İşletmelerin pazarlama yöneticileri farklı kampanyalar düzenleyerek ihtiyacımız olmasa bile alışveriş yapmamızı zorunlu hale getiriyorlar.
Bunun bir örneği 31 Mayıs 2024 tarihinde Gratis mağazalarında yaşandı. 15 yıldönümü gerekçesi ile yapılan %75 oranındaki indirim kadınları adeta mağazalara akın ettirdi. Fakat, bu akın beraberinde karmaşayı da getirdi. Bu büyük indirimin cazibesiyle mağazalar talan edildi, raflar bomboş kaldı, müşteriler arasında kavgalar ve tartışmalar yaşandı. Kadınlar birbirinin elinden ürün kapmaya çalıştı. Çalışanlar zor durumda kalarak mağazaların kapıları kapatmak zorunda kaldılar. Online satış sitesi ise yoğunluktan çöktü ve erişim problemi yaşandı. Bir günlük İndirim sonrası mağaza çalışanları, dağınıklığı toparlayıp rafları tekrar düzenlemek için büyük bir çaba sarf ettiler. Bu yaşananlar tüketim çılgınlığından da öte, bir kez daha alışveriş kültürümüzü sorgulamamıza neden oldu. Peki insanlar neden sakince alışveriş yapmak yerine izdiham yaratıp kavga ediyor?
Alışveriş heyecanı...
Bunun birkaç sebebi olduğunu düşünüyorum, ilk olarak indirim gibi fırsatlar karşısında insanlar mantıklı düşünme yetilerini kaybediyor ve adeta savaş alanındaymış gibi davranıyorlar. Bir ürünü normal fiyatının çok altında almanın verdiği heyecan, bazen mantığın önüne geçiyor. Yaşanan kaosun temel sebebi ise, toplum üzerindeki baskı... Reklamlar ve sosyal medya platformları bireylerin sürekli daha fazla tüketmeleri gerektiğini aşılıyor. Bu tür indirim günlerinde de insanlar normalde ihtiyaç duymayacakları ya da kullanmayacakları ürünleri bile sırf indirimde olduğu için almak istiyor. Gratis'in %75 oranındaki indirimi ise bu durumu tekrardan gözler önüne sermiş oldu. Aynı zamanda bu durum indirimlerin sınırlı süreli olması ve stokların tükenme ihtimali, "fırsat kaçırma" korkusuyla birleştiğinde ise mağazalarda yaşanan kaosun artmasına sebep oluyor.

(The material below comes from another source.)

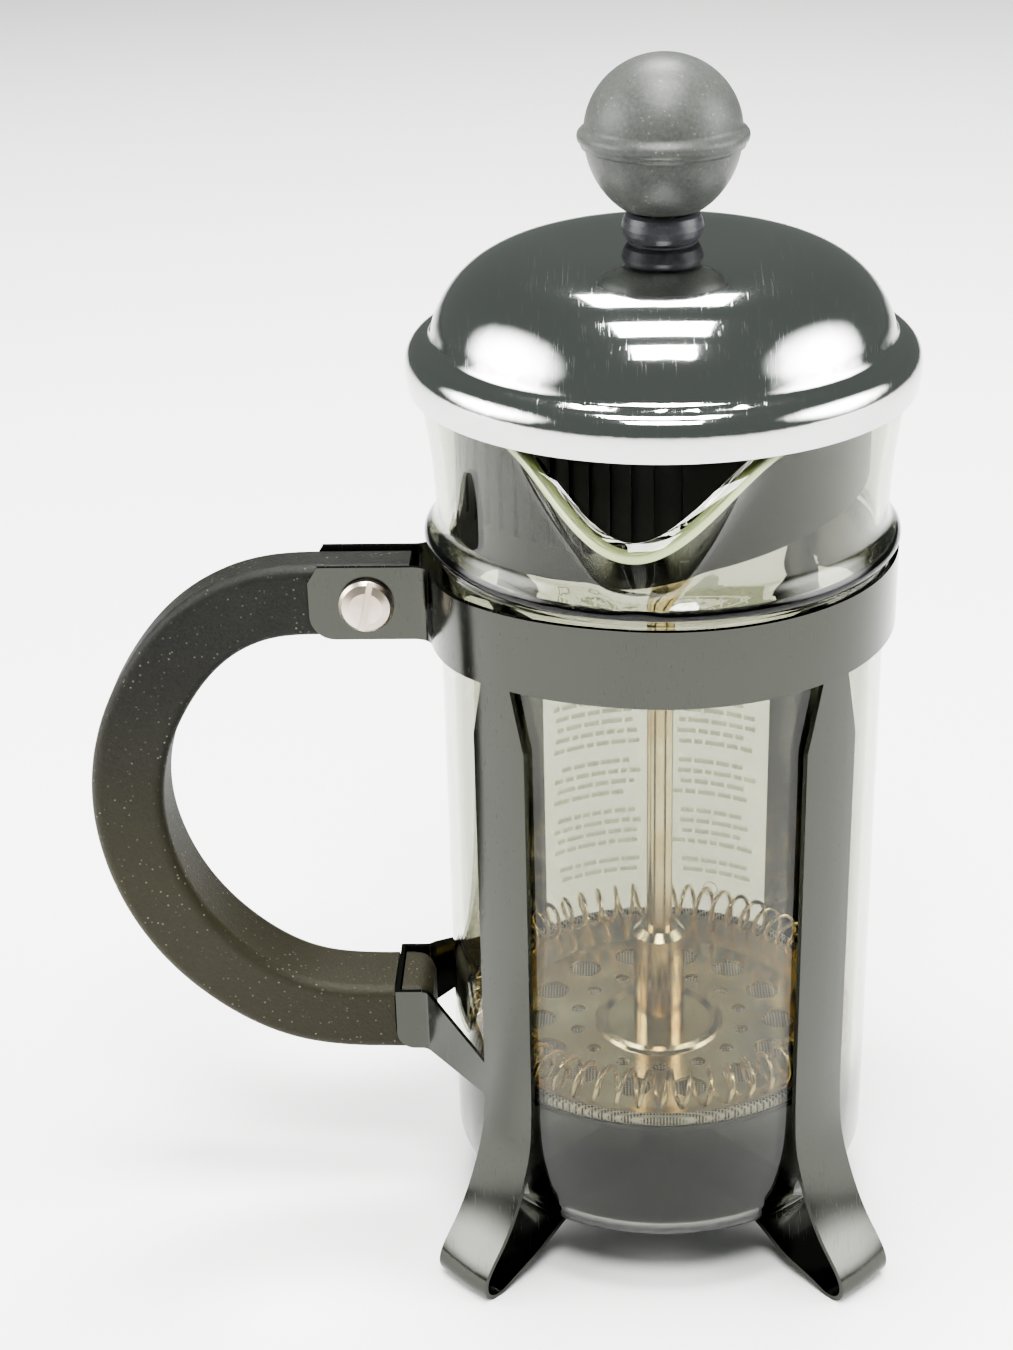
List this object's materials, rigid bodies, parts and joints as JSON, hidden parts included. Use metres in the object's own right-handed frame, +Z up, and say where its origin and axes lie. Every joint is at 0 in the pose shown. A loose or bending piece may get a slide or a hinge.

Alışveriş çılgınlığının arkasındaki psikoloji
İkinci olarak, insanlar toplum içinde kendilerini daha değerli hissetmek için markalı ürünlere sahip olmanın önemini abartıyorlar. İndirimde markalı ürünlere erişim kolaylığı ise insanların daha kontrolsüz davranmasına sebep olabiliyor.
Üçüncü olarak, özellikle kadınlar toplumda estetik ve bakım konularında daha fazla baskı altında olduklarından, bu tür indirimlerde daha fazla yoğunluğun yaşanması kaçınılmaz oluyor.
Çalışanlar...
Bu aceleci ve stres dolu ortam insanların birbirlerine saygısız davranmalarına hatta kavga etmelerine kadar varan olumsuz sonuçlar doğuruyor. İndirim günlerinde yaşanan bu yoğunluk ve kaos en çokta mağaza çalışanlarını etkiliyor... Çalışanlar bir yandan müşterilere yardımcı olmaya çalışırken, diğer yandan da düzeni sağlamak ve mağazayı toparlamak için büyük bir çaba sarf ediyorlar.
Peki ya çözümü ne?
Bu tür kaotik durumların önlenmesi için atılabilecek bazı adımlar vardır... Öncelikle tüketim kültürünün yarattığı baskıları azaltmak ve insanları daha bilinçli alışveriş yapmaya teşvik etmenin önemli olduğunu düşünüyorum. Mağazaların ise indirim günlerinde daha kontrollü ve düzenli bir ortam sağlamak için bütün gerekli önlemleri almaları gerekir. Online satış sitelerinin de bu tür yoğunluklara karşı altyapılarını güçlendirmeleri gerekiyor.
Daha bilinçli ve sakin bir tüketim kültürüne doğru yol almak dileğimle...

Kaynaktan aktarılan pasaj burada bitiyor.